■ GIVEN REQUEST ■
Look over the lines below. Report each one that includes the string "overall".

Stored records

▬▬▬▬▬▬▬▬▬▬

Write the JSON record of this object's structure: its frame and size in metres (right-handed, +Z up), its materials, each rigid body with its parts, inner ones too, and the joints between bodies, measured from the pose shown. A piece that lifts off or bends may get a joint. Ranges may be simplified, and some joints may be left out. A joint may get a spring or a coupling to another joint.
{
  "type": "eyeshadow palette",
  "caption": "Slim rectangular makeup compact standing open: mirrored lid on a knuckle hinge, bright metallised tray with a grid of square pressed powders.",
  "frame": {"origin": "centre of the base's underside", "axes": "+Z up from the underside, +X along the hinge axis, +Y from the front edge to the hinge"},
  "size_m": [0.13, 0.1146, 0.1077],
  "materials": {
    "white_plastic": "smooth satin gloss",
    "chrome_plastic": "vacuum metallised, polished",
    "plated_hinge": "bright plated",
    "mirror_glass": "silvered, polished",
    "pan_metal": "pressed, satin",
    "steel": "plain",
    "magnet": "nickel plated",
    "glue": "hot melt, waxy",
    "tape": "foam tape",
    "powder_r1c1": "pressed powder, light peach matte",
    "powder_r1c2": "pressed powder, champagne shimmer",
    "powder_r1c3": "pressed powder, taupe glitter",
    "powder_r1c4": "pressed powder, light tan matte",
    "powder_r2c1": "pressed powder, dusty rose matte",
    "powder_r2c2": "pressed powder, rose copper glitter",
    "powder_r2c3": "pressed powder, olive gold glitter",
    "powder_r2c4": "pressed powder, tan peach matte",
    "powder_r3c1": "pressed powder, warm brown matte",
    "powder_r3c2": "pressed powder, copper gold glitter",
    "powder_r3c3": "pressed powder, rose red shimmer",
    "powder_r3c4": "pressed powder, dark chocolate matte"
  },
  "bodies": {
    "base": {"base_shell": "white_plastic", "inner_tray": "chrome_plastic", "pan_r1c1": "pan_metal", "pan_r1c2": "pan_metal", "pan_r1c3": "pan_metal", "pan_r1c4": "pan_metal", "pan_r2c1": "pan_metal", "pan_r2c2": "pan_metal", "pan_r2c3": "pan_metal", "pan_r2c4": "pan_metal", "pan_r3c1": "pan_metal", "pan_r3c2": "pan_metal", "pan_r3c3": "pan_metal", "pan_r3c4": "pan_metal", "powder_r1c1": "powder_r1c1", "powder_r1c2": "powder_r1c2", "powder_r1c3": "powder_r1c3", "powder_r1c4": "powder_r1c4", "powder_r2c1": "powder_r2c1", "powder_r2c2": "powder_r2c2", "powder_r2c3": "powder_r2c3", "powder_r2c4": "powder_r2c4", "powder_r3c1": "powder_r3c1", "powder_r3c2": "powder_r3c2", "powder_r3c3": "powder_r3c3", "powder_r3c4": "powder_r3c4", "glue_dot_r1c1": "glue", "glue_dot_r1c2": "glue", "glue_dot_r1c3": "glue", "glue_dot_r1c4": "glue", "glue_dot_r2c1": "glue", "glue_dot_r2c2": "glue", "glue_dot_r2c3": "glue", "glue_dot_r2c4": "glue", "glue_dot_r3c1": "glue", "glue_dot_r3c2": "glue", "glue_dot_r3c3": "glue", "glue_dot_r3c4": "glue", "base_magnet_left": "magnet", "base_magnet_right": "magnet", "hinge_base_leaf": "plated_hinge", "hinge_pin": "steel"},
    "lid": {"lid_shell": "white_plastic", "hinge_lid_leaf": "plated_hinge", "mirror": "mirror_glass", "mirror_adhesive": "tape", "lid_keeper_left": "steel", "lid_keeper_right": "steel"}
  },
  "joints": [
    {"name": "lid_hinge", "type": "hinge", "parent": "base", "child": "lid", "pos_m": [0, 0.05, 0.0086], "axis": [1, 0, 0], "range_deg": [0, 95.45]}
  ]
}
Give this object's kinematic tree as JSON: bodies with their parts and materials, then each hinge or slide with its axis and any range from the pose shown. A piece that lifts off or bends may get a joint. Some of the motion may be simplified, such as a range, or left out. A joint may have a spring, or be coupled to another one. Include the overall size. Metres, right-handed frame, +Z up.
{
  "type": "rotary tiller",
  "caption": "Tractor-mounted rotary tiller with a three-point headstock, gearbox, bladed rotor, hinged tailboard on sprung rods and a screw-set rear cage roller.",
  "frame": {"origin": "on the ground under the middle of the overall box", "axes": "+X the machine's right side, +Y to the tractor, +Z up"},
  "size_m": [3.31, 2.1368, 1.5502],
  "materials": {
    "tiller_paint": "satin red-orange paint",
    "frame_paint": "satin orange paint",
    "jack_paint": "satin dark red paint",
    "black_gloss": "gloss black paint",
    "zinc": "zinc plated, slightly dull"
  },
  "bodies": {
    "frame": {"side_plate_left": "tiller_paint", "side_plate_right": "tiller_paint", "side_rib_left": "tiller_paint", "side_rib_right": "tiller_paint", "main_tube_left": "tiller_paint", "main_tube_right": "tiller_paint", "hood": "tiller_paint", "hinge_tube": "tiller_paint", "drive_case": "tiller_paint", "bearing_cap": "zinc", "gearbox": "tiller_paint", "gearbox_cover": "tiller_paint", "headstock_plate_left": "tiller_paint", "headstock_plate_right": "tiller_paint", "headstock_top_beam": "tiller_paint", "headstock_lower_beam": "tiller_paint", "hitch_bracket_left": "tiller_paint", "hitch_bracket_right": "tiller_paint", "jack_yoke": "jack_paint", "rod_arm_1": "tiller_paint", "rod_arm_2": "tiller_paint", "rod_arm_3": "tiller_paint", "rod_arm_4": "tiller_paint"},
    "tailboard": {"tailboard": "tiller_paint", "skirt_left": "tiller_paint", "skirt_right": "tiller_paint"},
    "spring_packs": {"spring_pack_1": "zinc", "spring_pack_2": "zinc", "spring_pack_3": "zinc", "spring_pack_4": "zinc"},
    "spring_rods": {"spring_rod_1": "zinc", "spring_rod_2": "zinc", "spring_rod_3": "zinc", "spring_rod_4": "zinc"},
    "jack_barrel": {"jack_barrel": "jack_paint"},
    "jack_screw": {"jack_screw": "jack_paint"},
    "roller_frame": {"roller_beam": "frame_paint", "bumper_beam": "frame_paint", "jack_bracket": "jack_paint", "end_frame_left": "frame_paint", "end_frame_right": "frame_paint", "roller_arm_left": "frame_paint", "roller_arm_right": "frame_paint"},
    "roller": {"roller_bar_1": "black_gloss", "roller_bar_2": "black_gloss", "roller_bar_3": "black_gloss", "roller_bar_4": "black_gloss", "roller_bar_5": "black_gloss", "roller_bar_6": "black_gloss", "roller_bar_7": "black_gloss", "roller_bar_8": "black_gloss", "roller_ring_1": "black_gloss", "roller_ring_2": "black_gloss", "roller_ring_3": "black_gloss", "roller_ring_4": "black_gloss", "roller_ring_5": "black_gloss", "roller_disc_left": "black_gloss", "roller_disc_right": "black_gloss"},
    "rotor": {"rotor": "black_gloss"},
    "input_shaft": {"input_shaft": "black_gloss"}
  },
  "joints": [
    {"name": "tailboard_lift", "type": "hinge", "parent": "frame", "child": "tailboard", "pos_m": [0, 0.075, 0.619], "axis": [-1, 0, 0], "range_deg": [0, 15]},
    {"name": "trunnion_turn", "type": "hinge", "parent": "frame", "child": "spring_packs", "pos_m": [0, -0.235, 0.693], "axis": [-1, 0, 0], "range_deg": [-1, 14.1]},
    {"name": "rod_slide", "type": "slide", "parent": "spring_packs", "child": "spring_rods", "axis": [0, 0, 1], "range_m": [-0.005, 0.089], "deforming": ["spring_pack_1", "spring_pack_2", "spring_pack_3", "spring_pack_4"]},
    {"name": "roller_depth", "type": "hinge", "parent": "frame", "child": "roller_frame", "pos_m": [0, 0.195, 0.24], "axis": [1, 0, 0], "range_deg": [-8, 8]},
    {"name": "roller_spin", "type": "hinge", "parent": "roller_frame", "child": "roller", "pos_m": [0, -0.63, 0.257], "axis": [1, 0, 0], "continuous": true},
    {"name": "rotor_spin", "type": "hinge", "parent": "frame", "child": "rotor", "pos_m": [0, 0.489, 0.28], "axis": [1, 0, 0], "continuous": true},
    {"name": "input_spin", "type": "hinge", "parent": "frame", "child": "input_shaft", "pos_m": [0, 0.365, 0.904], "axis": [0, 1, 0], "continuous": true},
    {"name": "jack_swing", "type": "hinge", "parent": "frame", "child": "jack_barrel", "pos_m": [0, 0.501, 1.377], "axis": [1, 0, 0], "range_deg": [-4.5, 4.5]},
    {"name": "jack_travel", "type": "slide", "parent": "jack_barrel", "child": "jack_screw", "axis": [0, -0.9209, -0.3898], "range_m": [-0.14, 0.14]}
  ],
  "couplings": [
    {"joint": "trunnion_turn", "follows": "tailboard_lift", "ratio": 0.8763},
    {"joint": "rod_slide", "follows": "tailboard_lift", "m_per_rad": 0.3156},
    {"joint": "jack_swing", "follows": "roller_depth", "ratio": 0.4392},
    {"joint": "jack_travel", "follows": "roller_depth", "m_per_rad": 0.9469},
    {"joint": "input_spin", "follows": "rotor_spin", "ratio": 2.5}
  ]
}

▬▬▬▬▬▬▬▬▬▬

■ ANSWER TO THIS PROBLEM ■
Give this object's kinematic tree as JSON: bodies with their parts and materials, then each hinge or slide with its axis and any range from the pose shown. A piece that lifts off or bends may get a joint. Some of the motion may be simplified, such as a range, or left out. A joint may have a spring, or be coupled to another one. Include the overall size. Metres, right-handed frame, +Z up.
  "frame": {"origin": "on the ground under the middle of the overall box", "axes": "+X the machine's right side, +Y to the tractor, +Z up"},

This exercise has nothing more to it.